The SRA also decided to go ahead with the proposal to permit ‘sole solicitors’ (freelance solicitors) to act outside the protections of a recognised sole practice to deliver reserved and non-reserved services. In response to concerns, the SRA has decided to require freelance solicitors to maintain PII cover for both reserved and non-reserved work, though they will not be required to comply with the SRA’s minimum terms and conditions. They must have three years’ practising experience prior to delivering reserved legal work as a freelancer. They will not be able to hold client money nor employ people.

Further changes

The SRA took on board concerns in relation to the proposal to remove the ‘qualified to supervise’ rule, which would have allowed solicitors to open a firm immediately after qualifying. It decided to tighten the current rule up rather than abolish it.

Other changes were also announced and are set out in the table below.

Our concerns

The changes pursue a less prescriptive approach to regulation, with the Handbook’s size reduced by about two-thirds. The SRA argues that the intention behind the changes is to simplify the regulations, make them less prescriptive, and give solicitors more flexibility and freedom in the way they choose to practise.

The Law Society has serious concerns about the impact of some of the changes on the profession and clients, in particular, allowing solicitors to deliver services from non-authorised entities and as freelancers. We believe the proposed measures will increase uncertainty for the profession, erode vital client protections, lower standards and diminish the solicitor brand. 

Next steps

The SRA will now be submitting an application for a rule change approval to the Legal Services Board (LSB). Subject to the LSB’s approval, the SRA anticipates implementing the changes in April 2019.

We are evaluating the changes and will be sending out a more detailed member assessment in due course.

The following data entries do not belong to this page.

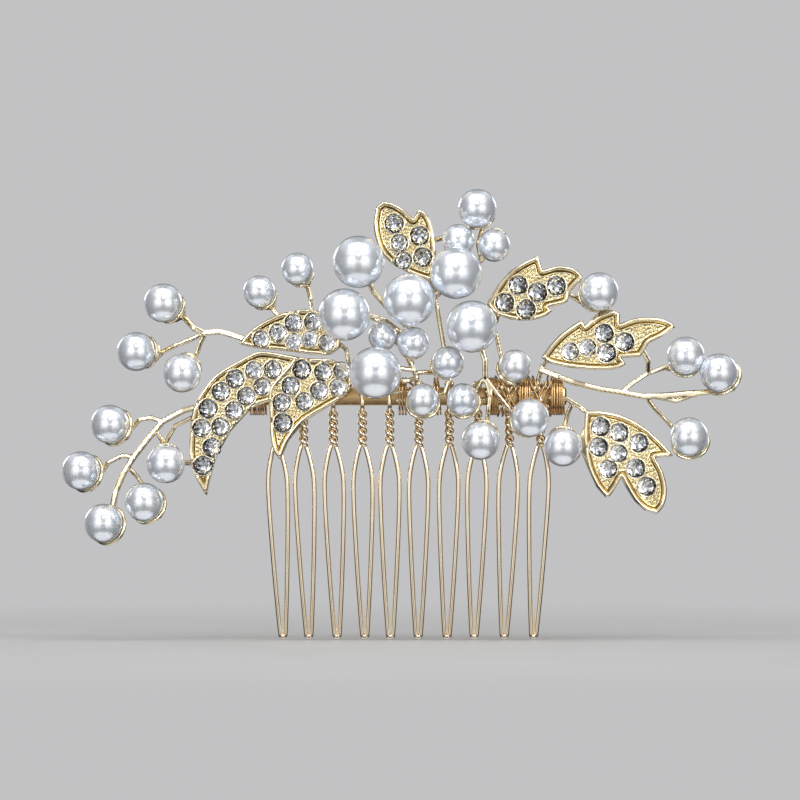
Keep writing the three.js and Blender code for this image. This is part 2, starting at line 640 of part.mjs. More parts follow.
const comb = new THREE.Group();
comb.position.copy(mountFlat()).negate();
comb.add(meshOf("spine_bar", spineBar(), MATERIALS.gold));
TOOTH_CENTRES.forEach((x, i) => comb.add(meshOf(`tooth_${i + 1}`, tooth(x), MATERIALS.wire)));
Object.entries(BINDINGS).forEach(([name, { slots, front, back }]) => {
  comb.add(meshOf(name, binding(slots, front, back), MATERIALS.wire));
});
Object.entries(CASTINGS).forEach(([name, spec]) => comb.add(meshOf(name, casting(spec), MATERIALS.gold)));
Object.entries(LEAVES).forEach(([name, leaf]) => {
  comb.add(meshOf(`${name}_leaf_stones`, stoneSet(leaf), MATERIALS.crystal));
});
Object.entries(PEARLS).forEach(([name, pearl]) => {
  comb.add(meshOf(name, pearlBody(pearl), MATERIALS.pearl));
});

export default comb;
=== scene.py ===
import math

import bpy
import numpy as np
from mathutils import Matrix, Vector

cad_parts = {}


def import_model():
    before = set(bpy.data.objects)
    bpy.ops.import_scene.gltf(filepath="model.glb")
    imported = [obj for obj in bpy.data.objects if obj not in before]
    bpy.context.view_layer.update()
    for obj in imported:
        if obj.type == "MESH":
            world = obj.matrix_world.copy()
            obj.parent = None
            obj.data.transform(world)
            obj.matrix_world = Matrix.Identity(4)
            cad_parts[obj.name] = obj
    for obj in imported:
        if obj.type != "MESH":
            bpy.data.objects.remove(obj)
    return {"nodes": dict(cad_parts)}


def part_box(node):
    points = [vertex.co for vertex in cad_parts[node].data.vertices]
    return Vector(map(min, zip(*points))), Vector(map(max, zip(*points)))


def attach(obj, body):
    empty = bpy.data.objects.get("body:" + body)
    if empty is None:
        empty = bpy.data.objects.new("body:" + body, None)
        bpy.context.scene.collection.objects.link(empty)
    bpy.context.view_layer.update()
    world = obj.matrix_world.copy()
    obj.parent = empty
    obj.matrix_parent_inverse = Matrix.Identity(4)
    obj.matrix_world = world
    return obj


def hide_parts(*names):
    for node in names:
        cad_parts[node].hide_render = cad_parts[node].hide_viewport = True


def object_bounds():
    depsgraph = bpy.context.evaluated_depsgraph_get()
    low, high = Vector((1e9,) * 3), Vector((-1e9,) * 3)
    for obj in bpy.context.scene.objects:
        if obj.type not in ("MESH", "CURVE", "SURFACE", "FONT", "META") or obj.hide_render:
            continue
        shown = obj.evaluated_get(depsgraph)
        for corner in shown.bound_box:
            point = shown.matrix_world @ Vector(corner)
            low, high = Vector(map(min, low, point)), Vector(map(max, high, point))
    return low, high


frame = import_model()
CAD_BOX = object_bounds()

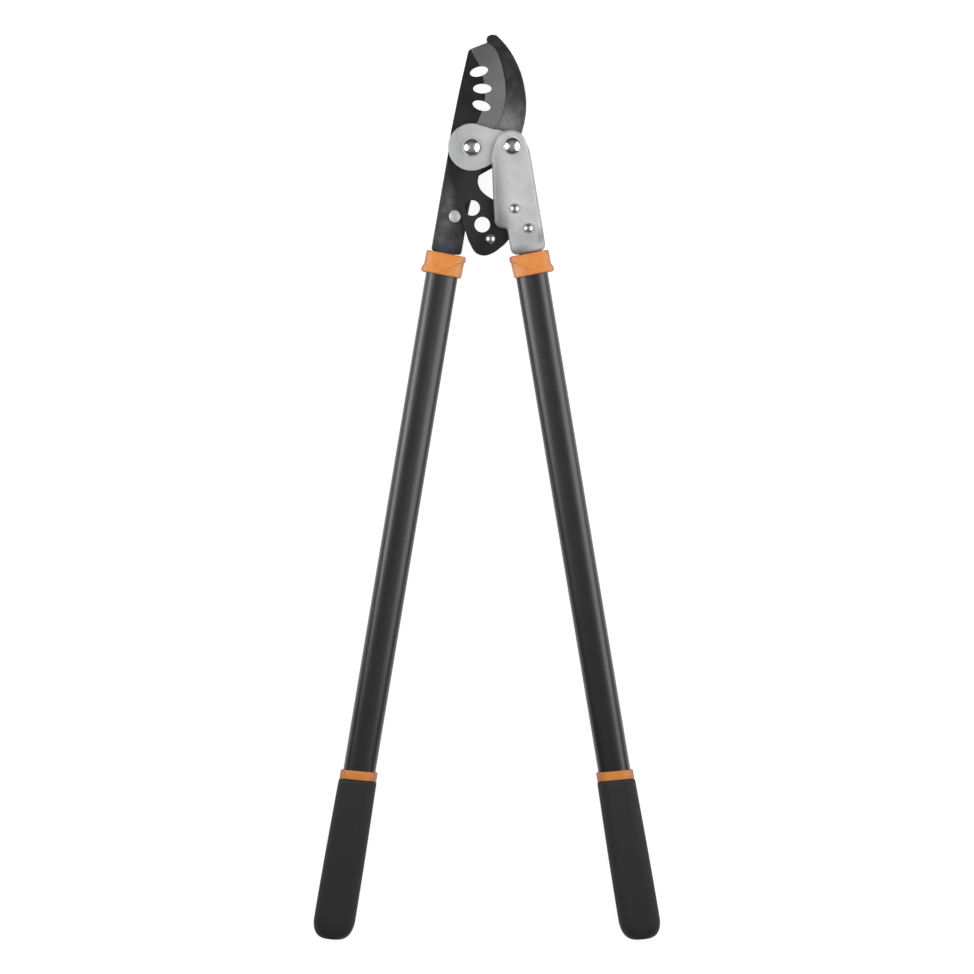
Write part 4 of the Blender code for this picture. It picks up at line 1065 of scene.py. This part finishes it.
def make_grip(label, side, local):
    """The grip: wider down its length, closed in a rounded end, with the tube's bore in its top."""
    node = label + "_grip"
    low, high = unskewed_reach(node, side, local)
    body = high - GRIP_END_ROUND
    first, _ = wall(low, body, GRIP_LIP_ROUND, 0.0)
    stations = [(along, half_of(along, low, body) - inset, GRIP_THICK - inset) for along, inset in first]
    start = first[-1][0]
    for k in range(1, GRIP_ROWS + 1):
        along = start + (body - start) * k / GRIP_ROWS
        stations.append((along, half_of(along, low, body), GRIP_THICK))
    widest = math.radians(GRIP_END_ANGLE)
    for k in range(1, GRIP_END_ROWS + 1):
        a = widest * math.sin(math.pi / 2 * k / GRIP_END_ROWS)
        along = body + GRIP_END_ROUND * math.sin(a) / math.sin(widest)
        half = GRIP_HALF * math.cos(a) ** GRIP_END_FULLNESS
        stations.append((along, half, GRIP_THICK * math.cos(a) ** GRIP_END_THINNING))
    rows = [[(*p, along) for p in rounded_box(half, thick, GRIP_CORNER)] for along, half, thick in stations]
    like = rounded_box(GRIP_TOP_HALF, GRIP_THICK, GRIP_CORNER)
    bore = at_angles(smooth(sections(node, low + GRIP_BORE_LEVEL, local)[1], 3, closed=True), like)
    floor_height = reach(label + "_tube", local)[1] + FIT
    floor = [(*p, floor_height) for p in bore]
    mouth = [(*p, low) for p in bore]
    mesh = lofted(node + "_form", [floor] + skewed([mouth] + rows, side), local)
    shade(mesh, 40)
    dress(bpy.data.objects.new(mesh.name, mesh), node)


def make_handles():
    """Both handles, each in its own axes."""
    for label, side in (("left", -1), ("right", 1)):
        local = handle_frame(label)
        make_tube(label, local)
        make_collar(label, side, local)
        make_ring(label, side, local)
        make_grip(label, side, local)


# Stage

def make_floor():
    """A pale floor that shows white, and keeps the object's shadow."""
    mesh = bpy.data.meshes.new("floor")
    half, level = FLOOR_HALF, CAD_BOX[0].z
    spread_out = [(-half, -half, level), (half, -half, level), (half, half, level), (-half, half, level)]
    mesh.from_pydata(spread_out, [], [(0, 1, 2, 3)])
    floor = bpy.data.objects.new("floor", mesh)
    bpy.context.scene.collection.objects.link(floor)
    made = bpy.data.materials.new("white_paper")
    made.use_nodes = True
    tree = made.node_tree
    tree.nodes.clear()
    paper = add(tree, "ShaderNodeBsdfDiffuse", inputs={"Color": rgba(PAPER_GREY)})
    shadow = add(tree, "ShaderNodeBsdfDiffuse", inputs={"Color": rgba(SEEN_GREY)})
    glow = add(tree, "ShaderNodeEmission", inputs={"Color": rgba(1.0), "Strength": SEEN_GLOW})
    seen = add(tree, "ShaderNodeAddShader")
    tree.links.new(shadow.outputs[0], seen.inputs[0])
    tree.links.new(glow.outputs[0], seen.inputs[1])
    path = add(tree, "ShaderNodeLightPath").outputs
    looked = maths(tree, "MAXIMUM", path["Is Camera Ray"], path["Is Glossy Ray"])
    through = maths(tree, "MAXIMUM", looked, path["Is Transmission Ray"])
    choice = add(tree, "ShaderNodeMixShader")
    tree.links.new(through, choice.inputs[0])
    tree.links.new(paper.outputs[0], choice.inputs[1])
    tree.links.new(seen.outputs[0], choice.inputs[2])
    output = add(tree, "ShaderNodeOutputMaterial")
    tree.links.new(choice.outputs[0], output.inputs["Surface"])
    mesh.materials.append(made)


def make_world():
    """Bright round the horizon, as the paper sweeps up, dim above it and half bright overhead."""
    world = bpy.data.worlds.new("studio")
    bpy.context.scene.world = world
    world.use_nodes = True
    tree = world.node_tree
    coords = add(tree, "ShaderNodeTexCoord").outputs["Generated"]
    height = add(tree, "ShaderNodeSeparateXYZ", inputs={"Vector": coords}).outputs["Z"]
    background = tree.nodes["Background"]
    tree.links.new(ramp(tree, height, HORIZON), background.inputs["Color"])
    background.inputs["Strength"].default_value = 1.0


def make_lights():
    """Soft oval lights at both sides and above, each of a set brightness and turned to face a point."""
    for name, centre, size, brightness, aim in LIGHTS:
        lamp = bpy.data.lights.new(name, "AREA")
        lamp.shape = "ELLIPSE"
        lamp.size, lamp.size_y = size
        lamp.energy = brightness * math.pi * (math.pi / 4 * size[0] * size[1])
        made = bpy.data.objects.new(name, lamp)
        bpy.context.scene.collection.objects.link(made)
        made.location = centre
        made.rotation_euler = (Vector(aim) - Vector(centre)).to_track_quat("-Z", "Y").to_euler()


def make_camera():
    """A long lens straight above, which frames the tool as the photograph does."""
    lens = bpy.data.cameras.new("camera")
    lens.sensor_width = SENSOR
    lens.lens = SENSOR * CAMERA_HEIGHT / VIEW_WIDTH
    camera = bpy.data.objects.new("camera", lens)
    bpy.context.scene.collection.objects.link(camera)
    middle = (CAD_BOX[0].z + CAD_BOX[1].z) / 2
    camera.location = (*VIEW_CENTRE, CAMERA_HEIGHT + middle)
    bpy.context.scene.camera = camera


def dress_cad_nodes():
    """Gives each CAD node that still shows its finish."""
    for name, node in frame["nodes"].items():
        if node.hide_render:
            continue
        node.data.materials.clear()
        node.data.materials.append(FINISHES[slot_of(name)])


make_head_plates()
make_blade()
make_fasteners()
make_nuts()
make_handles()
dress_cad_nodes()
make_floor()
make_world()
make_lights()
make_camera()
bpy.context.scene.view_settings.view_transform = "Standard"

Overview of further changes

Authorising individuals 

The character and suitability assessment will be streamlined for managers, owners and compliance officers who have already been authorised by another legal services regulator overseen by the LSB. 

Authorising firms

 

The practising address for law firms will be widened beyond England and Wales to the UK. Any SRA-regulated firm will need to have at least one manager or employee with three years’ experience. The new authorisation rule that requires firms to intend to deliver legal services, means that in the future firms with corporate manager owners would most likely need to be authorised as an alternative business structure. Immigration and claims management work outside a regulated firm will be banned.

Specialist rules

 

The Property Selling Rules will be removed from the Handbook. The SRA will issue guidance on sole agency and sole selling rights.

The revised Financial Services Rules will not allow solicitors to provide regulated financial services to the public outside non-LSA-regulated firms. Overseas Rules have been amended, with some rules being removed, in particular for areas where local rules or regulatory systems are better placed to deal with issues.

Training regulations

 

The solicitors qualifying exam (SQE) is set to be introduced, at the earliest by 2020. All those starting the qualification process from then onwards must take the SQE. Those who have already started to work towards qualification through the existing routes will have 11 years after the SQE is introduced to qualify this way. The transition period for Qualified Lawyers Transfer Scheme candidates will be extended by an extra 12 months. The SRA also decided to retain early character and suitability decision for aspiring solicitors. This is so potential students can understand at an early stage the potential consequences of issues for their admission.

Updated enforcement strategy

 

The strategy will be supported by guidance. The new approach aims to provide greater clarity for both the profession and the public and help the SRA to focus on the most serious matters.